CHRISTOPHER JOYCE, BYLINE: The fossil was discovered in Morocco. Scientists spent 500 hours scraping away its rocky casing. The thing that emerged is, well, a man sized swimming centipede? A 7-foot lobster without claws?
PETER VAN ROY: It is one of the very biggest arthropods to have ever existed.
JOYCE: In fact, says Peter Van Roy, it was the biggest animal on the planet at the time. Van Roy is the paleontologist at Yale University who spent the 500 hours preparing it. It's called - and you better grab a pencil here, because I don't think I can say it twice - an anomalocaridid. It evolved at a special time during the Ordovician geological period. Scientists call it the Great Ordovician Biological Diversification, when the forms of life in the ocean exploded.
VAN ROY: The biggest diversification in marine animal life that we've ever known.

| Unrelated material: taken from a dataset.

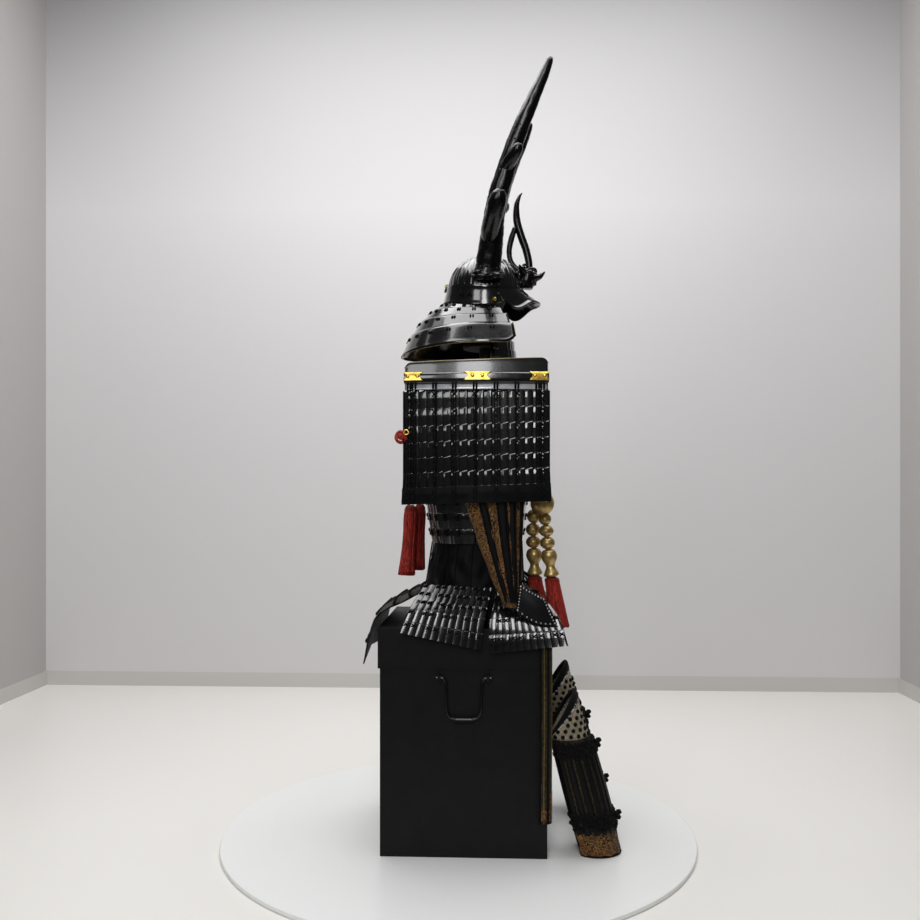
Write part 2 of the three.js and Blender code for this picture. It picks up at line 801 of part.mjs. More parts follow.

JOYCE: That was a bonanza for this creature. A lot of this new life was plankton, and the animal evolved a way to eat it. It developed a comb-like appendage to scoop up plankton the way whales do now. It also developed flaps on its body that later evolved into arthropod limbs.
Becoming a filter feeder did pose some risks.
VAN ROY: If you're filter-feeding, of course, you probably are not going to be able to defend yourself. You're not going to have, like, big fangs or anything. So one way of escaping from predation is just by growing so big - so massive - that there's just simply nothing else that can tackle you.
JOYCE: Van Roy describes the creature in the journal Nature as one of the first mother arthropods. He says it changed our world. Arthropods are everywhere now, from the dust mite you'll never see to the butterfly in the rainforest. Christopher Joyce, NPR News.